◆ **EXERCISE AIM**: Read the data and repeat all of it exactly.

◆ **EXERCISE MATERIALS**:
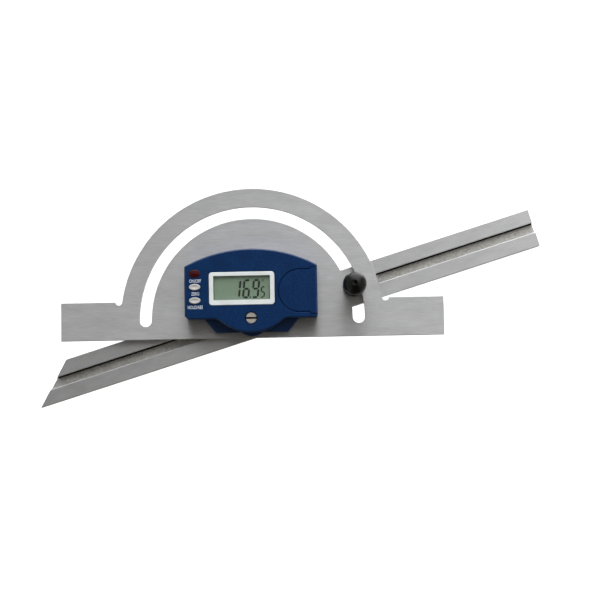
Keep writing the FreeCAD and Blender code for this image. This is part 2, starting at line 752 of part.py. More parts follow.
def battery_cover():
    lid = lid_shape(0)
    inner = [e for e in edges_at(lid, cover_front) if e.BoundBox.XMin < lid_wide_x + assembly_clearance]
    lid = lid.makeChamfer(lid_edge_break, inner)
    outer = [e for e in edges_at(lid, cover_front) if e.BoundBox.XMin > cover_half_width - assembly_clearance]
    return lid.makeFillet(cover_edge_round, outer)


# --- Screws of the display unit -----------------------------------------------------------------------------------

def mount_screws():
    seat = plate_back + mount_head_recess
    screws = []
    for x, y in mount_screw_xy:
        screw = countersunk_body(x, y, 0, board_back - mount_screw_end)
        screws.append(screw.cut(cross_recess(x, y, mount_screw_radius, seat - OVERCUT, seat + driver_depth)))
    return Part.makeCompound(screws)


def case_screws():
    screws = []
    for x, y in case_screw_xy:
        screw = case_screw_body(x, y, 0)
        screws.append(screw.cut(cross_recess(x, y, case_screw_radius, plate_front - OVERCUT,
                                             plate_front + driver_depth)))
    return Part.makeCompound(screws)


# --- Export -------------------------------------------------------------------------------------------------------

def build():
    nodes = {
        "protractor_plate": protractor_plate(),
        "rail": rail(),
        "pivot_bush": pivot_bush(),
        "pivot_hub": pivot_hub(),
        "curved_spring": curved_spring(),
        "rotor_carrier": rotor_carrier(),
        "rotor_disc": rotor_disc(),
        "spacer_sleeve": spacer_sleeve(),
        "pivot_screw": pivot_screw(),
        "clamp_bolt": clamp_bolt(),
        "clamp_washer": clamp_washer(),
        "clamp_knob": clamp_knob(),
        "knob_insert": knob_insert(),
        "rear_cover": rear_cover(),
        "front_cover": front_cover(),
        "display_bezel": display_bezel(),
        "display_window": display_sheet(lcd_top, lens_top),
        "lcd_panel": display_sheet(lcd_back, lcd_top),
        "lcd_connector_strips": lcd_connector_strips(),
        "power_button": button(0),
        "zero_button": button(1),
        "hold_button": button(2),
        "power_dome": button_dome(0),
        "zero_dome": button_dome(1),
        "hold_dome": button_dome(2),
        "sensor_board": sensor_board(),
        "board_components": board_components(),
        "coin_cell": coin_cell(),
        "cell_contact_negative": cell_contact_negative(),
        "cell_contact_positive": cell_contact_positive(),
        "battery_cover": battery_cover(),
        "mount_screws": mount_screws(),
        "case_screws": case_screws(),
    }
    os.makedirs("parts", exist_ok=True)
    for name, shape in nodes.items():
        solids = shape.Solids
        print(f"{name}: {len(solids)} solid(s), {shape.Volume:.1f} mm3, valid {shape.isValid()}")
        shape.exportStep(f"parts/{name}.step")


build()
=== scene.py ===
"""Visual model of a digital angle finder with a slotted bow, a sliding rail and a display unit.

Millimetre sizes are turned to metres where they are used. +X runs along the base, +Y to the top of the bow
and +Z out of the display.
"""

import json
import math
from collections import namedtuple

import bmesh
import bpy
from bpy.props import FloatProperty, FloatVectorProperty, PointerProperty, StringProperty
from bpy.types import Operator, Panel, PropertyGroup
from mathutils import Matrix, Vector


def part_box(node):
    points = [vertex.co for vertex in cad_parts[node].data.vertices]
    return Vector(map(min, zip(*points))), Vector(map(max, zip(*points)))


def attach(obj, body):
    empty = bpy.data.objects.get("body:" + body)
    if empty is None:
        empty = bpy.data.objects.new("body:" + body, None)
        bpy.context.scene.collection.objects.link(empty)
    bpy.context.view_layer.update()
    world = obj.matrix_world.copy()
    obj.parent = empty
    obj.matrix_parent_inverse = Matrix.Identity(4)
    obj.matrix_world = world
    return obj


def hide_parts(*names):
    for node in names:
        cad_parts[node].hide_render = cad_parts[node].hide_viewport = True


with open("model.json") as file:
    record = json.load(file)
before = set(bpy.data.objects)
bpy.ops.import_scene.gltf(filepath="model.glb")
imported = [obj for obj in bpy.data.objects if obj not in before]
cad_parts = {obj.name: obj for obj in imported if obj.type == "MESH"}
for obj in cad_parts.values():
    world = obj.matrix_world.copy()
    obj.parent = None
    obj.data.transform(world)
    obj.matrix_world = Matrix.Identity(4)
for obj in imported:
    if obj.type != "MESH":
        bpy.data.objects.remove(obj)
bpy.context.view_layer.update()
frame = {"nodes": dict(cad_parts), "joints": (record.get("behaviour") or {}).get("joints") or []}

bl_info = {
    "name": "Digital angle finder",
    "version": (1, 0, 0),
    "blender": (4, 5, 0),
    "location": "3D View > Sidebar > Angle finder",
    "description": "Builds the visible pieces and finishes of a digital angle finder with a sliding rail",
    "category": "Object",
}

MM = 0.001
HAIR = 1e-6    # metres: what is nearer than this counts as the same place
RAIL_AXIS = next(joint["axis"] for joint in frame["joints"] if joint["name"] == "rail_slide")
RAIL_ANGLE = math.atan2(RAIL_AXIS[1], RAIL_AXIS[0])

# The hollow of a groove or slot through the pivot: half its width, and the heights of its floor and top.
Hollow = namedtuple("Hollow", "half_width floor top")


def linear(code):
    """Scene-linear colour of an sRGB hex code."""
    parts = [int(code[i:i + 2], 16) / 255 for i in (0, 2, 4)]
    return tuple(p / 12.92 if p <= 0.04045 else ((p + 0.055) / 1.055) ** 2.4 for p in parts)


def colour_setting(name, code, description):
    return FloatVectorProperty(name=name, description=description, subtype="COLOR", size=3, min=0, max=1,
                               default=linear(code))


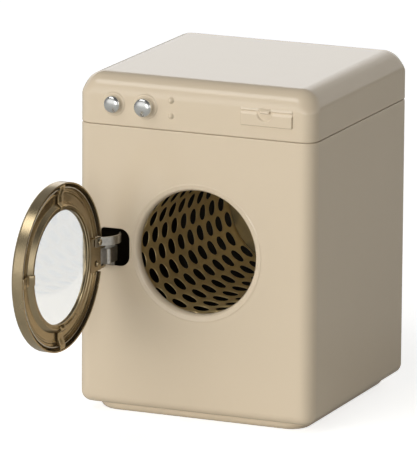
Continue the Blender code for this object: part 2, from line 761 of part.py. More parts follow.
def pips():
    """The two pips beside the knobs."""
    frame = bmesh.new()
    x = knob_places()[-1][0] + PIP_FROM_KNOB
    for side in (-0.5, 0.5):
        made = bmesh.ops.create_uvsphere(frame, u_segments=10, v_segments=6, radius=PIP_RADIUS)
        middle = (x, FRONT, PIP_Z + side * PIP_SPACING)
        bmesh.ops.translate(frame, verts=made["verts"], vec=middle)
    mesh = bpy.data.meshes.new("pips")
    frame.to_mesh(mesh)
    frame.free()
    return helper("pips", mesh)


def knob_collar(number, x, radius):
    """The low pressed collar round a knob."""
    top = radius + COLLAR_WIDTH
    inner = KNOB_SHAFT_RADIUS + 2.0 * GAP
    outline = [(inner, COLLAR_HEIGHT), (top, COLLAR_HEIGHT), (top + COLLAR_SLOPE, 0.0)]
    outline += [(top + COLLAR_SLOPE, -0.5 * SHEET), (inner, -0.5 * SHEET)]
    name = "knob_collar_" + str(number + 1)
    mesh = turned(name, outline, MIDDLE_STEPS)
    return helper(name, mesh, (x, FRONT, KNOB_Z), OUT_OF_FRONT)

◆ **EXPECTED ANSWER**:
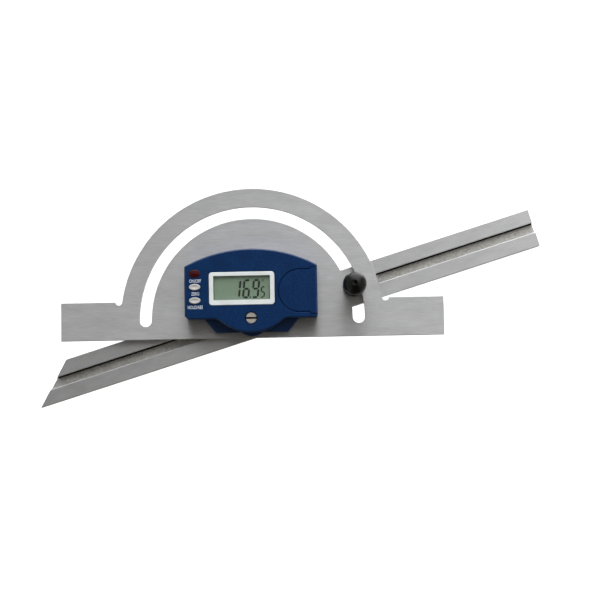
Keep writing the FreeCAD and Blender code for this image. This is part 2, starting at line 752 of part.py. More parts follow.
def battery_cover():
    lid = lid_shape(0)
    inner = [e for e in edges_at(lid, cover_front) if e.BoundBox.XMin < lid_wide_x + assembly_clearance]
    lid = lid.makeChamfer(lid_edge_break, inner)
    outer = [e for e in edges_at(lid, cover_front) if e.BoundBox.XMin > cover_half_width - assembly_clearance]
    return lid.makeFillet(cover_edge_round, outer)


# --- Screws of the display unit -----------------------------------------------------------------------------------

def mount_screws():
    seat = plate_back + mount_head_recess
    screws = []
    for x, y in mount_screw_xy:
        screw = countersunk_body(x, y, 0, board_back - mount_screw_end)
        screws.append(screw.cut(cross_recess(x, y, mount_screw_radius, seat - OVERCUT, seat + driver_depth)))
    return Part.makeCompound(screws)


def case_screws():
    screws = []
    for x, y in case_screw_xy:
        screw = case_screw_body(x, y, 0)
        screws.append(screw.cut(cross_recess(x, y, case_screw_radius, plate_front - OVERCUT,
                                             plate_front + driver_depth)))
    return Part.makeCompound(screws)


# --- Export -------------------------------------------------------------------------------------------------------

def build():
    nodes = {
        "protractor_plate": protractor_plate(),
        "rail": rail(),
        "pivot_bush": pivot_bush(),
        "pivot_hub": pivot_hub(),
        "curved_spring": curved_spring(),
        "rotor_carrier": rotor_carrier(),
        "rotor_disc": rotor_disc(),
        "spacer_sleeve": spacer_sleeve(),
        "pivot_screw": pivot_screw(),
        "clamp_bolt": clamp_bolt(),
        "clamp_washer": clamp_washer(),
        "clamp_knob": clamp_knob(),
        "knob_insert": knob_insert(),
        "rear_cover": rear_cover(),
        "front_cover": front_cover(),
        "display_bezel": display_bezel(),
        "display_window": display_sheet(lcd_top, lens_top),
        "lcd_panel": display_sheet(lcd_back, lcd_top),
        "lcd_connector_strips": lcd_connector_strips(),
        "power_button": button(0),
        "zero_button": button(1),
        "hold_button": button(2),
        "power_dome": button_dome(0),
        "zero_dome": button_dome(1),
        "hold_dome": button_dome(2),
        "sensor_board": sensor_board(),
        "board_components": board_components(),
        "coin_cell": coin_cell(),
        "cell_contact_negative": cell_contact_negative(),
        "cell_contact_positive": cell_contact_positive(),
        "battery_cover": battery_cover(),
        "mount_screws": mount_screws(),
        "case_screws": case_screws(),
    }
    os.makedirs("parts", exist_ok=True)
    for name, shape in nodes.items():
        solids = shape.Solids
        print(f"{name}: {len(solids)} solid(s), {shape.Volume:.1f} mm3, valid {shape.isValid()}")
        shape.exportStep(f"parts/{name}.step")


build()
=== scene.py ===
"""Visual model of a digital angle finder with a slotted bow, a sliding rail and a display unit.

Millimetre sizes are turned to metres where they are used. +X runs along the base, +Y to the top of the bow
and +Z out of the display.
"""

import json
import math
from collections import namedtuple

import bmesh
import bpy
from bpy.props import FloatProperty, FloatVectorProperty, PointerProperty, StringProperty
from bpy.types import Operator, Panel, PropertyGroup
from mathutils import Matrix, Vector


def part_box(node):
    points = [vertex.co for vertex in cad_parts[node].data.vertices]
    return Vector(map(min, zip(*points))), Vector(map(max, zip(*points)))


def attach(obj, body):
    empty = bpy.data.objects.get("body:" + body)
    if empty is None:
        empty = bpy.data.objects.new("body:" + body, None)
        bpy.context.scene.collection.objects.link(empty)
    bpy.context.view_layer.update()
    world = obj.matrix_world.copy()
    obj.parent = empty
    obj.matrix_parent_inverse = Matrix.Identity(4)
    obj.matrix_world = world
    return obj


def hide_parts(*names):
    for node in names:
        cad_parts[node].hide_render = cad_parts[node].hide_viewport = True


with open("model.json") as file:
    record = json.load(file)
before = set(bpy.data.objects)
bpy.ops.import_scene.gltf(filepath="model.glb")
imported = [obj for obj in bpy.data.objects if obj not in before]
cad_parts = {obj.name: obj for obj in imported if obj.type == "MESH"}
for obj in cad_parts.values():
    world = obj.matrix_world.copy()
    obj.parent = None
    obj.data.transform(world)
    obj.matrix_world = Matrix.Identity(4)
for obj in imported:
    if obj.type != "MESH":
        bpy.data.objects.remove(obj)
bpy.context.view_layer.update()
frame = {"nodes": dict(cad_parts), "joints": (record.get("behaviour") or {}).get("joints") or []}

bl_info = {
    "name": "Digital angle finder",
    "version": (1, 0, 0),
    "blender": (4, 5, 0),
    "location": "3D View > Sidebar > Angle finder",
    "description": "Builds the visible pieces and finishes of a digital angle finder with a sliding rail",
    "category": "Object",
}

MM = 0.001
HAIR = 1e-6    # metres: what is nearer than this counts as the same place
RAIL_AXIS = next(joint["axis"] for joint in frame["joints"] if joint["name"] == "rail_slide")
RAIL_ANGLE = math.atan2(RAIL_AXIS[1], RAIL_AXIS[0])

# The hollow of a groove or slot through the pivot: half its width, and the heights of its floor and top.
Hollow = namedtuple("Hollow", "half_width floor top")


def linear(code):
    """Scene-linear colour of an sRGB hex code."""
    parts = [int(code[i:i + 2], 16) / 255 for i in (0, 2, 4)]
    return tuple(p / 12.92 if p <= 0.04045 else ((p + 0.055) / 1.055) ** 2.4 for p in parts)


def colour_setting(name, code, description):
    return FloatVectorProperty(name=name, description=description, subtype="COLOR", size=3, min=0, max=1,
                               default=linear(code))


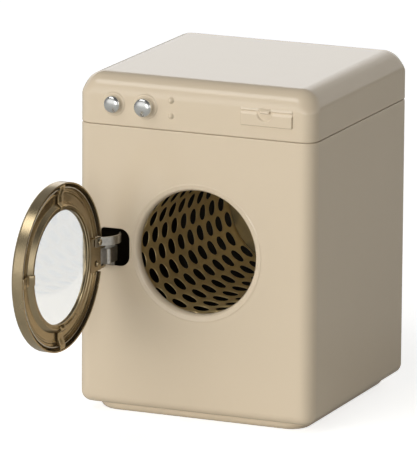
Continue the Blender code for this object: part 2, from line 761 of part.py. More parts follow.
def pips():
    """The two pips beside the knobs."""
    frame = bmesh.new()
    x = knob_places()[-1][0] + PIP_FROM_KNOB
    for side in (-0.5, 0.5):
        made = bmesh.ops.create_uvsphere(frame, u_segments=10, v_segments=6, radius=PIP_RADIUS)
        middle = (x, FRONT, PIP_Z + side * PIP_SPACING)
        bmesh.ops.translate(frame, verts=made["verts"], vec=middle)
    mesh = bpy.data.meshes.new("pips")
    frame.to_mesh(mesh)
    frame.free()
    return helper("pips", mesh)


def knob_collar(number, x, radius):
    """The low pressed collar round a knob."""
    top = radius + COLLAR_WIDTH
    inner = KNOB_SHAFT_RADIUS + 2.0 * GAP
    outline = [(inner, COLLAR_HEIGHT), (top, COLLAR_HEIGHT), (top + COLLAR_SLOPE, 0.0)]
    outline += [(top + COLLAR_SLOPE, -0.5 * SHEET), (inner, -0.5 * SHEET)]
    name = "knob_collar_" + str(number + 1)
    mesh = turned(name, outline, MIDDLE_STEPS)
    return helper(name, mesh, (x, FRONT, KNOB_Z), OUT_OF_FRONT)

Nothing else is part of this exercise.